Mississippian Indian Culture-The Greatest & Largest in Northern America
Photo via the University of Tennessee Knoxville Frank H. McClung Museum-
Mississippian culture, the last major prehistoric cultural development in North America, lasting from about 700 ce to the time of the arrival of the first European explorers. It spread over a great area of the Southeast and the mid-continent, in the river valleys of what are now the states of Mississippi, Alabama, Georgia, Arkansas, Missouri, Kentucky, Illinois, Indiana, and Ohio, with scattered extensions northward into Wisconsin and Minnesota and westward into the Great Plains. It was the largest culture in what is now known as the United States. The culture was based on intensive cultivation of corn (maize), beans, squash, and other crops, which resulted in large concentrations of population in towns along riverine bottom-lands. Politically and culturally each large town or village dominated a satellite of lesser villages; government was in the hands of priest-rulers. Thus the complexes might be called theocratic village-states. Moreover, warfare, which was apparently frequent, produced larger alliances and even confederacies.It was known for building large, earthen platform mounds, and often other shaped mounds as well.

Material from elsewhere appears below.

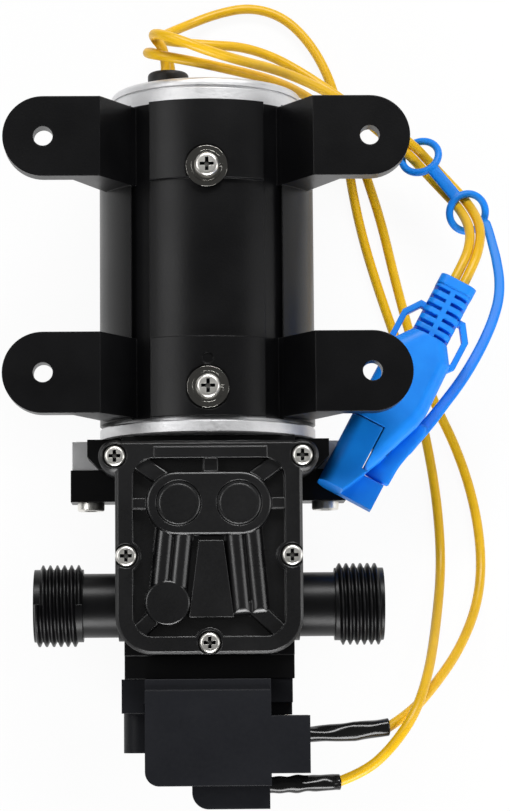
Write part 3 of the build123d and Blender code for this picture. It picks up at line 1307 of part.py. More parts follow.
upper_start = (spade_x - overrun, blade_y, wire_z)
lower_start = (arm_x1 - overrun, tail_y, wire_z)
upper_exit = (spade_x + upper_run[0], blade_y + upper_run[1], wire_z + upper_run[2])
lower_exit = (arm_x1 + lower_run[0], tail_y + lower_run[1], wire_z + lower_run[2])
upper_sleeve, upper_tail = sleeve_and_tail(upper_start, upper_exit)
lower_sleeve, lower_tail = sleeve_and_tail(lower_start, lower_exit)
node("terminal_upper", upper_terminal + upper_tail)
node("terminal_lower", lower_terminal + lower_tail)
node("shrink_sleeve_upper", upper_sleeve)
node("shrink_sleeve_lower", lower_sleeve)


def case_box(x0, x1, y0, y1, z0, z1, wall):
    """One box of the switch cover, drawn in by the wall for its hollow."""
    return block(x0 + wall, x1 - wall, y0 + wall, y1 - wall, z0 + wall, z1 - wall)


# Switch cover
case_y1 = switch_seat_y - fit_gap
case_y0 = switch_seat_y - switch_cover_len
lower_y0 = case_y0 - lower_box_depth
side_y1 = switch_seat_y - side_box_y0
side_y0 = switch_seat_y - side_box_y1
case = case_box(case_x0, case_x1, case_y0, case_y1, case_z0, case_top_z, 0)
lip_top = block(case_x0 - overrun, case_x1 + overrun, case_y1 - case_lip_len, case_y1 + overrun,
                case_top_z - case_lip_drop, case_top_z + overrun)
case = case + case_box(case_x1 - case_wall, side_box_x1, side_y0, side_y1, box_z0, case_top_z, 0)
corner = case.edges().filter_by(Axis.Z).filter_by_position(Axis.X, case_x0 - overrun, case_x0 + overrun)
case = fillet(corner.filter_by_position(Axis.Y, case_y0 - overrun, case_y0 + overrun), case_corner_r)
low_box = case_box(lower_box_x0, lower_box_x1, lower_y0, case_y0 + case_wall, box_z0, lower_box_top_z, 0)
corner = low_box.edges().filter_by(Axis.Z).filter_by_position(Axis.X, lower_box_x0 - overrun, lower_box_x0 + overrun)
low_box = fillet(corner.filter_by_position(Axis.Y, lower_y0 - overrun, lower_y0 + overrun), lower_box_corner_r)
case = case + low_box - lip_top
main_hollow = block(case_x0 + case_wall, case_x1 - case_wall, case_y0 + case_wall, case_y1 + overrun,
                    case_z0 - overrun, case_top_z - case_lip_drop - case_wall)
side_hollow = block(case_x1 - case_wall - overrun, side_box_x1 - case_wall, side_y0 + case_wall,
                    side_y1 - case_wall, box_z0 + case_wall, case_top_z - case_wall)
low_hollow = block(lower_box_x0 + case_wall, lower_box_x1 - case_wall, lower_y0 + case_wall,
                   case_y0 + case_wall + overrun, box_z0 + case_wall, lower_box_top_z - case_wall)
case = case - main_hollow - side_hollow - low_hollow
case = case - block(case_x0 - overrun, side_box_x1 + overrun, plate_y - case_notch_gap, case_y1 + overrun,
                    case_z0 - overrun, switch_z1)
case = case - straight(upper_start, upper_exit, shrink_r + sleeve_hole_gap)
case = case - straight(lower_start, lower_exit, shrink_r + sleeve_hole_gap)
node("switch_cover", case)

# Switch screws
tower_screw_len = tower_len + switch_plate_t - switch_head_sink + switch_screw_grip - overrun
column_screw_len = right_column_len + switch_screw_grip - overrun
for name, length, seat, places in (
        ("switch_long_screws", tower_screw_len, tower_end_y + switch_head_sink, switch_screw_places[:2]),
        ("switch_short_screws", column_screw_len, switch_seat_y - right_column_len, switch_screw_places[2:])):
    screw = Rot(90, 0, 0) * pan_screw(switch_screw_r, length, switch_head_r, switch_head_h)
    node(name, *[Pos(x, seat, z) * screw for x, z in places])

# Fuse holder: built in its own frame, with v counted from the collar, then put in place
holder_turned = Pos(holder_x, holder_y, holder_mid_z) * Rot(0, 0, holder_turn) * Rot(-holder_tilt, 0, 0)
holder_place = holder_turned * Pos(0, 0, -holder_mid_z)


def holder_block(u0, u1, v0, v1, thick):
    """A block in the holder's frame, centred on its middle height."""
    return block(u0, u1, -v1, -v0, holder_mid_z - thick / 2, holder_mid_z + thick / 2)


def holder_prism(points, z0, z1):
    return prism_z([(u, -v) for u, v in points], z0, z1)


relief = holder_block(-collar_w / 2, collar_w / 2, 0, collar_len, collar_t)
relief = relief + holder_block(-relief_w / 2, relief_w / 2, collar_len, relief_len, relief_t)
relief = fillet(relief.edges().filter_by(Axis.Y), relief_corner_r)
relief_top_z = holder_mid_z + relief_t / 2
relief_low_z = holder_mid_z - relief_t / 2
for index in range(relief_slots):
    y1 = -relief_first - index * relief_pitch
    y0 = y1 - relief_slot_w
    for side in (-1, 1):
        u0 = side * relief_bridge_w / 2
        u1 = side * relief_w
        relief = relief - block(u0, u1, y0, y1, relief_top_z - relief_slot_depth, holder_z1)
        relief = relief - block(u0, u1, y0, y1, holder_z0, relief_low_z + relief_slot_depth)
        relief = relief - block(side * (relief_w / 2 - relief_notch), u1, y0, y1, holder_z0, holder_z1)
body_v0 = relief_len
body_outline = [(-holder_neck_half, body_v0), (holder_neck_half, body_v0), (holder_wide_right, shoulder_end)]
body_outline = body_outline + hump_points + [(seam_u, seam_v[1]), (seam_u, seam_v[0]),
                                             (-holder_wide_left, seam_v[0]), (-holder_wide_left, shoulder_end)]
holder_body = holder_prism(body_outline, holder_z0, holder_z1)
top_bottom = edges_at(holder_body, Axis.Z, holder_z0) + edges_at(holder_body, Axis.Z, holder_z1)
outer_edges = ShapeList([e for e in top_bottom if (e @ 0.5).Y < -body_v0 - fit_gap and
                         ((e @ 0.5).Y > -seam_v[0] + overrun or (e @ 0.5).X > seam_u + fit_gap) and
                         (e @ 0.5).Y > -seam_v[1] + fit_gap])
holder_body = fillet(outer_edges, holder_edge_r)
loops = None
for side in (-1, 1):
    mid_u = side * (relief_w / 2 - loop_foot)
    foot_u = side * (holder_neck_half + holder_wide_right) / 2
    points = [(mid_u, loop_v[0]), (mid_u + side * loop_bar, loop_v[0]), (side * loop_out, loop_v[1]),
              (side * loop_out, loop_v[2]), (foot_u, loop_v[3])]
    path = Polyline(*[(u, -v) for u, v in points])
    bar = Pos(0, 0, holder_mid_z - loop_z / 2) * extrude(trace(path, loop_bar), loop_z)
    loops = bar if loops is None else loops + bar
holder_body = holder_body + loops
cavity = holder_block(-cavity_half_w, cavity_half_w, cavity_v[0], cavity_v[1], cavity_t)
wire_ducts = None
for side in (-1, 1):
    duct = rod_y(duct_r, -cavity_v[0] - overrun, overrun, side * duct_u, holder_mid_z)
    wire_ducts = duct if wire_ducts is None else wire_ducts + duct
node("fuse_strain_relief", holder_place * (relief - wire_ducts - holder_body))
node("fuse_holder_body", holder_place * (holder_body - cavity - wire_ducts))

# The holder's cap with its skirt, the fuse and its two contacts
end_half = holder_wide_left - cap_draw_in
skirt_v0 = seam_v[1] + seam_gap
cap_outline = [(-holder_wide_left, seam_v[0] + seam_gap), (seam_u - seam_gap, seam_v[0] + seam_gap),
               (seam_u - seam_gap, skirt_v0), (hump_points[-1][0], skirt_v0),
               (holder_end_u, holder_len), (-end_half, holder_len)]
fuse_cap = holder_prism(cap_outline, holder_z0, holder_z1)
edges = edges_at(fuse_cap, Axis.Z, holder_z0) + edges_at(fuse_cap, Axis.Z, holder_z1)
outer_edges = ShapeList([e for e in edges if (e @ 0.5).X < -end_half + fit_gap])
fuse_cap = fillet(outer_edges, holder_edge_r)
skirt_low = holder_prism([(holder_end_u - overrun, skirt_v0), (skirt_u, skirt_v0), (skirt_u, holder_len),
                          (holder_end_u - overrun, holder_len)], holder_z0, holder_z0 + skirt_t)
fuse_cap = fuse_cap + skirt_low
cap_hollow = holder_block(-cavity_half_w, cavity_half_w, seam_v[0] - overrun, cavity_v[1] + seam_gap, cavity_t)
node("fuse_cap", holder_place * (fuse_cap - cap_hollow))
fuse = holder_block(-fuse_half_w, fuse_half_w, fuse_head_v[0], fuse_head_v[1], fuse_t)
contacts = []
for side in (-1, 1):
    u = side * fuse_blade_u
    blade = holder_block(u - fuse_blade_w / 2, u + fuse_blade_w / 2, fuse_head_v[0] - fuse_blade_len,
                         fuse_head_v[0] + overrun, fuse_blade_t)
    fuse = fuse + blade
    contact = holder_block(u - contact_w / 2, u + contact_w / 2, cavity_v[0] + fit_gap,
                           cavity_v[0] + fit_gap + contact_len, contact_t)
    slit = holder_block(u - contact_w, u + contact_w, fuse_head_v[0] - fuse_blade_len - overrun,
                        fuse_head_v[1], fuse_blade_t + contact_slit_gap)
    contact = contact - slit
    tail = rod_y(duct_r - fit_gap, -cavity_v[0] - overrun, -wire_gap, side * duct_u, holder_mid_z)
    contacts.append(holder_place * (contact + tail))
node("fuse_contacts", *contacts)
node("blade_fuse", holder_place * fuse)

# Cap strap with its two rings and the link between them
flare_in = [(u + flare_gap, v) for u, v in hump_points]
flare_z0 = holder_z0 + fit_gap
flare = holder_place * holder_prism(flare_in[:-1] + [(flare_in[-1][0], flare_out[0][1])] + flare_out, flare_z0,
                                    flare_z0 + flare_t)
fall = math.radians(strap_fall)
strap_path = FilletPolyline(*[(x, y / math.cos(fall)) for x, y in strap_route], radius=strap_bend_r)
ribbon = Pos(0, 0, -strap_t / 2) * extrude(trace(strap_path, strap_w), strap_t)
strap = Pos(0, 0, strap_z) * Rot(-strap_fall, 0, 0) * ribbon
strap = strap + flare
(x1, y1), (x2, y2) = ring_places
heading = math.degrees(math.atan2(y2 - y1, x2 - x1))
near_ends = []
for (x, y), z, tilt, side in zip(ring_places, ring_zs, ring_tilts, (1, -1)):
    strap = strap + Pos(x, y, z) * Rot(0, 0, heading) * Rot(0, -side * tilt, 0) * Torus(ring_r, ring_bar_r)
    reach = side * ring_r * math.cos(math.radians(tilt))
    turn = math.radians(heading)
    near_ends.append((x + reach * math.cos(turn), y + reach * math.sin(turn),
                      z + ring_r * math.sin(math.radians(tilt))))
low_end, high_end = near_ends
span = math.dist(low_end, high_end)
rise = math.degrees(math.asin((high_end[2] - low_end[2]) / span))
middle = [(a + b) / 2 for a, b in zip(low_end, high_end)]
strap = strap + Pos(*middle) * Rot(0, 0, heading) * Rot(0, -rise, 0) * Box(span, link_w, link_t)
node("cap_strap", strap)


def cord(name, route, limp_r):
    """A wire along its route, with the widest bends that its runs allow."""
    radii = []
    for before, here, after in zip(route, route[1:], route[2:]):
        a = [h - b for h, b in zip(here, before)]
        c = [n - h for n, h in zip(after, here)]
        len_a = math.hypot(*a)
        len_c = math.hypot(*c)
        turn = math.acos(sum(p * q for p, q in zip(a, c)) / (len_a * len_c))
        radii.append(bend_share * min(len_a, len_c) / math.tan(turn / 2))
    low = [(index + 2, round(r, 1)) for index, r in enumerate(radii) if r < limp_r]
    path = FilletPolyline(*route, radius=radii)
    start = Plane(origin=path @ 0, z_dir=path % 0)
    tube = sweep(start * Circle(wire_r), path=path)
    expected = math.pi * wire_r ** 2 * path.length
    print(name, "length", round(path.length, 1), "volume share", round(tube.volume / expected, 4), "bends under",
          limp_r, low)
    node(name, tube)


cord("holder_wire", holder_wire_route, wire_d * limp_factor)
cord("motor_wire", motor_wire_route + [upper_exit], wire_d * limp_factor)
cord("switch_wire", [lower_exit] + switch_wire_route, wire_d * limp_factor)
print(len(nodes), "nodes")
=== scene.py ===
# %% [markdown]
# A small diaphragm pump that lies on its back, with its mounting ears towards us.
# The solids come packed in one frame, in metres, so every piece made here sits where
# the solids say. This file gives them their finishes and adds what solids cannot show
# well: smooth cords, shrunk sleeves and softly rounded mouldings.

# %% Load the frame
import math

import bmesh
import bpy
import numpy as np
from mathutils import Matrix, Vector


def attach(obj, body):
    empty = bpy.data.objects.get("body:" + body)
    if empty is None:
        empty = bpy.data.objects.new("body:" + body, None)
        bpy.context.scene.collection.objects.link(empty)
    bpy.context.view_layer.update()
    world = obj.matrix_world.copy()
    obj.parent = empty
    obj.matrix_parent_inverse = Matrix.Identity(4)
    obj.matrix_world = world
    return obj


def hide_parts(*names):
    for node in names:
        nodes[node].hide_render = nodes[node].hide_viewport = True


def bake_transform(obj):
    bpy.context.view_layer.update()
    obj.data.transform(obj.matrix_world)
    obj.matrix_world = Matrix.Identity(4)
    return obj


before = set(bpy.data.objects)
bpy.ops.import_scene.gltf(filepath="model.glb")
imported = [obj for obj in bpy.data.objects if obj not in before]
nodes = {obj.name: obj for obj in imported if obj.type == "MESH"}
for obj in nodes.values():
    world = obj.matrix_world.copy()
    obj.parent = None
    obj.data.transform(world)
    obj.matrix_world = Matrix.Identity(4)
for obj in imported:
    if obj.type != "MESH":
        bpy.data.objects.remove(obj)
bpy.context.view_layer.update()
MM = 0.001

# %% [markdown]
# The camera was fitted to the ear holes, the ports and the end cap. It hangs about
# 0.7 m above the bench and leans a few degrees towards the switch end, so the focal
# length in pixels becomes a lens in millimetres over the long side of the picture.

# %% Camera
PICTURE = (510, 811)
FOCAL_PIXELS = 2702.27
EYE = Vector((-3.30, -68.80, 733.60)) * MM
PITCH, YAW, ROLL = -0.1101, 0.0223, 0.0084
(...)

Monks Mound, Cahokia State Historic Site, Illinois
Monks Mound, the largest man-made earthen structure in North America, is part of Cahokia Mounds State Historic Site, near Cahokia and Collinsville, Illinois, U.S. Monks Mound covers some 15 acres (6 hectares) and is approximately 100 feet (30 metres) high; it dwarfs the automobile visible on the road in this photograph.
Courtesy of Cahokia Mounds State Historic Site
Three examples of Mississippian culture avian themed repoussé copper plates. The righthand figure is one of the Spiro plates from Spiro Mounds in Oklahoma. The left hand figure is Wulfing plate A, one of Wulfing cache from Malden, Missouri. The middle plate is Rogan plate 1, from Etowah Mounds in Georgia. Examples of this type of artwork have been found as artifacts in many states throughout the Midwest and Southeast.
A diorama of the Bird Man found in Mound 72 at Cahokia, a ridge-top burial mound south of Monk's Mound. Archaeologists found the remains of a man in his 40s who was probably an important Cahokian ruler. The man was buried on a bed of more than 20,000 marine-shell disc beads arranged in the shape of a falcon. The "Birdman.
Notice the dark brown color which has faded due to time, Stone effigies found at the Etowah site in Georgia.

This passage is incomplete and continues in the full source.